Experience another DNS-as-root-cause issue in a Skype for Business federation model. Where this wasn’t as obvious as it looks afterwards, I’d like to share the details of this one.
Intermittent results at federation calls were bugging us at first. Some calls were successfully, but some failed with setting up audio. One common ground were that these calls caused a failure in the Skype for Business Reports as well:
A BYE/22, or “Call failed to establish due to a media connectivity failure when both endpoints are internal” is recorded at every failing call.
The description doesn’t exactly fit – in our model, the call can’t be internal as the accepting call user is a federated, external user/endpoint on Skype for Business Online. The caller is forwarded from the on-premises environment where we see this error. So how is this possible, there are no two endpoints which could be ‘internal’?
Further investigation shows the issue is ‘common’ and some other blogs also mention this one, e.g. on ucprimer and ucsorted. However, there’s one interesting theory to add.

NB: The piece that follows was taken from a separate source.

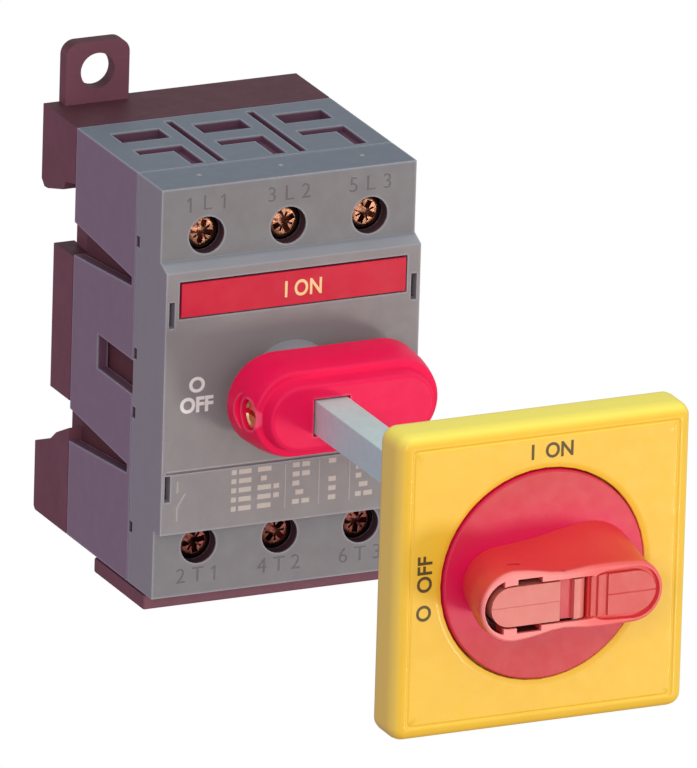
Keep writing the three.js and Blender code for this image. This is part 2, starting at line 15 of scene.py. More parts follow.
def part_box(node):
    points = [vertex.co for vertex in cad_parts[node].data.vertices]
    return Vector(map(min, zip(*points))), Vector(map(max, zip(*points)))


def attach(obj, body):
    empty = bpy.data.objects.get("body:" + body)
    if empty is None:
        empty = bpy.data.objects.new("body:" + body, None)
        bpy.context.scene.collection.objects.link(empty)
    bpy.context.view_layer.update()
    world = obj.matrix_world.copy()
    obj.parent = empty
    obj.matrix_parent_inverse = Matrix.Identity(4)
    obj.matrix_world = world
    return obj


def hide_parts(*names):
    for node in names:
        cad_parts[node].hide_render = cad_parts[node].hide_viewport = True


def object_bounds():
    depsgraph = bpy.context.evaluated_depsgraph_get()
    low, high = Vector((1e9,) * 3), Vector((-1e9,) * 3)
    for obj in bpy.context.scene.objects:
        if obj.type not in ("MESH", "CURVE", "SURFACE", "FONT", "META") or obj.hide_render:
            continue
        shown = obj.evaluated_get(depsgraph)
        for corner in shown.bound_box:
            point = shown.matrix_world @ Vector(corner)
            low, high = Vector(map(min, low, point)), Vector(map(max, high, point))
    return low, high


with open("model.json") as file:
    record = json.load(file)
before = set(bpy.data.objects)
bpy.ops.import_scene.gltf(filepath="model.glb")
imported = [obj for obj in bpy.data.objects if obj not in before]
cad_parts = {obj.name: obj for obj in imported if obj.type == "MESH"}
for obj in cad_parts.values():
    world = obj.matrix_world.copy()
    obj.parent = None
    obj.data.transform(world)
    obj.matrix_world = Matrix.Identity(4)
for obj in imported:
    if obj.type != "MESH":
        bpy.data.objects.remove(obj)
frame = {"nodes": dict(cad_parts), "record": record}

A DNS issue / lookup failure can also cause this issue! In this specific case, it was quite complicated to find:
Due to a VPN bug, clients with VPN software active could have sent out DNS requests twice: once to the local configured DNS server(s), and once to the VPN-configured DNS server(s). In some instances, the VPN-configured DNS responded with not found (due to blocked by firewall; as clients were supposed to lookup external records by their own configuration) took precedence over the local received response.
Hard to find in some cases – like this one – and not really clear clues in both Skype for Business Reports and the UCCAPILOG.
Fixing DNS – making sure that DNS requests are not blocked, but received and answered by the same DNS Server, with ability to lookup ‘online’, fixed this issue!